All in all I am delighted to say that, upon rewatching this timeless classic from my weirder than average childhood, Jumanji really truly does excel still at cutting absolutely zero in the way of corners and also does not hesitate for even a millisecond in completely and totally unleashing an unsuspecting audience with everything that it has its corner of the jungle so to speak. Yes whilst normally doing such a thing would normally be a huge red flag for how well a film is going to turn out with a general movie-going audience, there are no such dilemmas to be found here. That is because the film’s very story through and through is one which both permits and encourages two very specific things for the people working both in front and of behind the camera to do.
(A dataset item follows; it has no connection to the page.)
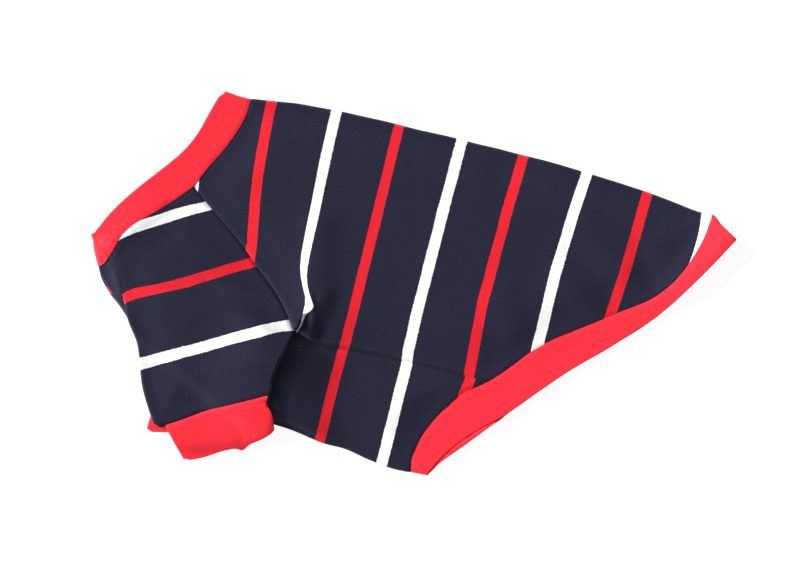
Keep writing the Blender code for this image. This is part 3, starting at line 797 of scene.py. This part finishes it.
def back_panel():
    """One piece over the back, folded at the centre back, down to the raglan and belly seams."""
    fold, outwards = drawn_fold(smooth(BACK_FOLD), seed=4.0)
    parts = [smooth(RAGLAN_BACK), smooth(BELLY_SEAM)]
    (near, far), over = panel_grids(fold, parts, smooth(NECK_BACK), smooth(HEM_BACK), BACK_ARMPIT)
    near_cloth, far_cloth = back_cloth(near, puckered=True), back_cloth(far, puckered=False)
    relief = (
        loft(near, [BACK_FOLD, RAGLAN_BACK, BELLY_SEAM, NECK_BACK, HEM_BACK])
        + fold_roll(near, BACK_FOLD)
        + creased(near, BACK_CREASES + TAIL_LIFTS)
        + small_waves(near, seed=1.0)
        + seams(near, (RAGLAN_BACK, RAGLAN_DEPTHS), (BELLY_SEAM, BELLY_SEAM_DEPTHS, BELLY_SHOULDERS))
        + seams(near, (NECK_BACK, NECK_DEPTHS), (HEM_BACK, HEM_DEPTHS))
    )
    sleeve, turn = presence(near, FAR_SLEEVE_OUTLINE), armpit_turn(near)
    near = raised(near, 1 + 2 * sleeve * (1 + turn), JERSEY, relief)
    sleeve, turn = presence(far, FAR_SLEEVE_OUTLINE), armpit_turn(far)
    far = raised(far, 2 * sleeve * (1 - turn), JERSEY, creased(far, TAIL_LIFTS))
    middle, cloth = folded(near, far, near_cloth, far_cloth, outwards_at(outwards, over))
    return wall("back_knit", middle, cloth, JERSEY, closed=False)


def throat(points):
    """How far points lie from the near sleeve's front fold, and how near to the throat along it, to 1."""
    gap, share = nearest_on(points, thin(NEAR_SLEEVE_FRONT))
    return gap, faded(share, *THROAT_SPAN)


def throat_rise(points):
    """How far the chest panel stands up beside the near sleeve's fold, where a strip of it shows."""
    gap, nearness = throat(points)
    under = inside_of(points, np.array(NEAR_SLEEVE_OUTLINE, float))
    outside = np.exp(-((gap / THROAT_REACH) ** 1.5))
    return THROAT_RISE * nearness * np.where(under, faded(gap, THROAT_UNDER, THROAT_UNDER), outside)


def throat_dip(points):
    """How far the near sleeve goes down beside its front fold, to meet the chest panel."""
    gap, nearness = throat(points)
    return THROAT_DIP * nearness * faded(gap, 0, THROAT_DIP_REACH)


def belly_panel():
    """One piece under the chest and belly, folded at the centre front, up to the belly seams."""
    fold, outwards = drawn_fold(smooth(BELLY_FOLD), seed=9.0)
    parts = [smooth(RAGLAN_FRONT), smooth(BELLY_SEAM)]
    chest, hem = smooth(NECK_CHEST)[::-1], smooth(HEM_BELLY)[::-1]
    (near, far), over = panel_grids(fold, parts, chest, hem, BELLY_ARMPIT)
    near_cloth, far_cloth = belly_cloth(near), belly_cloth(far)
    roll = fold_roll(near, BELLY_FOLD)
    relief = (
        loft(near, [BELLY_FOLD, RAGLAN_FRONT, BELLY_SEAM, HEM_BELLY])
        + roll
        + creased(near, BELLY_CREASES)
        + small_waves(near, seed=2.0)
    ) * (1 - presence(near, NEAR_SLEEVE_OUTLINE))
    relief = (
        relief
        + seams(near, (BELLY_SEAM, BELLY_SEAM_DEPTHS), (HEM_BELLY, HEM_DEPTHS))
        + throat_rise(near)
        + ledge(near, LEDGE_REACH_BELLY) * (1 - roll / ROLL_HEIGHT)
    )
    near = raised(near, 1 + 2 * presence(near, FAR_SLEEVE_OUTLINE), JERSEY, relief)
    far = raised(far, 2 * presence(far, FAR_SLEEVE_OUTLINE), JERSEY)
    middle, cloth = folded(near, far, near_cloth, far_cloth, outwards_at(outwards, over))
    return wall("belly_knit", middle, cloth, JERSEY, closed=False)


def sleeve_grids(outer_top, inner_top, front, rear, bottom):
    """Outer and inner layers of a sleeve, from a first row at its front fold to a last one at its rear fold.

    They come with the directions out of both folds.
    """
    room = LAYER / 2 + JERSEY / 2
    front, rear, bottom = smooth(front), smooth(rear), smooth(bottom)
    front_out, rear_out = outwards_of(front, rear[-1]), outwards_of(rear, front[-1])
    front, rear = front - front_out * room, rear - rear_out * room
    bottom = moved_start(moved_end(bottom, rear[-1]), front[-1])
    length = (lengths_along(front)[-1] + lengths_along(rear)[-1]) / 2
    down = spaced(length, [0, length], *SLEEVE_COLUMNS)
    grids = []
    for top, rows in ((outer_top, SLEEVE_ROWS), (inner_top, FAR_SLEEVE_ROWS)):
        top = moved_start(moved_end(top, rear[0]), front[0])
        across = lengths_along(top)[-1]
        over = spaced(across, [0, across], *rows)
        grid = patch(at(top, over), at(bottom, over), at(front, down), at(rear, down), over, down)
        grids.append(drawn_in(grid, ["top", "bottom"]).transpose(1, 0, 2))
    return grids, outwards_at(front_out, down), outwards_at(rear_out, down)


def below_sleeve(points):
    """How many layers of cloth lie below the near sleeve and its cuff."""
    return 2 * presence(points, FAR_SLEEVE_OUTLINE) + 2 * presence(points, BELLY_OUTLINE)


def sleeve_left():
    """The near sleeve, which lies on the belly panel and the far sleeve."""
    top = joined(smooth(NECK_SLEEVE)[::-1], smooth(RAGLAN_BACK))
    (outer, inner), front_out, rear_out = sleeve_grids(
        top, smooth(RAGLAN_FRONT), NEAR_SLEEVE_FRONT, NEAR_SLEEVE_REAR, NEAR_CUFF_SEAM
    )
    relief = (
        loft(outer, [NEAR_SLEEVE_FRONT, RAGLAN_BACK, NECK_SLEEVE, NEAR_CUFF_SEAM])
        + fold_roll(outer, NEAR_SLEEVE_FRONT)
        + creased(outer, SLEEVE_CREASES)
        + small_waves(outer, seed=3.0)
        + seams(outer, (RAGLAN_BACK, RAGLAN_DEPTHS), (NECK_SLEEVE, NECK_DEPTHS))
        + seams(outer, (NEAR_CUFF_SEAM, CUFF_DEPTHS))
        + ledge(outer, LEDGE_REACH_SLEEVE)
        + neck_roll(outer, NECK_ROLL_REACH)
        - throat_dip(outer)
    )
    near = raised(outer, 1 + below_sleeve(outer), JERSEY, relief)
    far = raised(inner, below_sleeve(inner), JERSEY, ledge(inner, LEDGE_REACH_SLEEVE))
    middle, cloth = flat_tube(near, far, sleeve_cloth(outer), sleeve_cloth(inner), front_out, rear_out)
    return wall("sleeve_left_knit", middle, cloth, JERSEY, closed=True)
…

The first of these things is go completely over the top as possible and throw everything at you including the kitchen sink (those darn monkeys). The second is to insert this cast of characters, but particularly the main quartet at the heart of the story into one absolutely chaotic and anarchy-driven set of circumstances after another that, despite testing their resolve quite hardily, still sees them driven and ready to take on the next challenge and the next until the game is done and, hopefully, everything can be returned back to normal. Indeed suffice it to say then that this film really truly is the very dictionary definition of a crowd-pleasing film if the definition first originated all the way back in 1995. Indeed Jumanji is engaging, entertaining, delightfully cast with that truly iconic comedic madcap hurricane that was Mr. Robin Williams leading the way, unique through and through, and just a truly delightful way to escape for a couple of hours that you and the whole family, provided they are over the age of about 6, will want to roll the dice on and see what happens as a result time and time again. On a scale of 1-5 I give Jumanji “95” a solid 3.5 out of 5.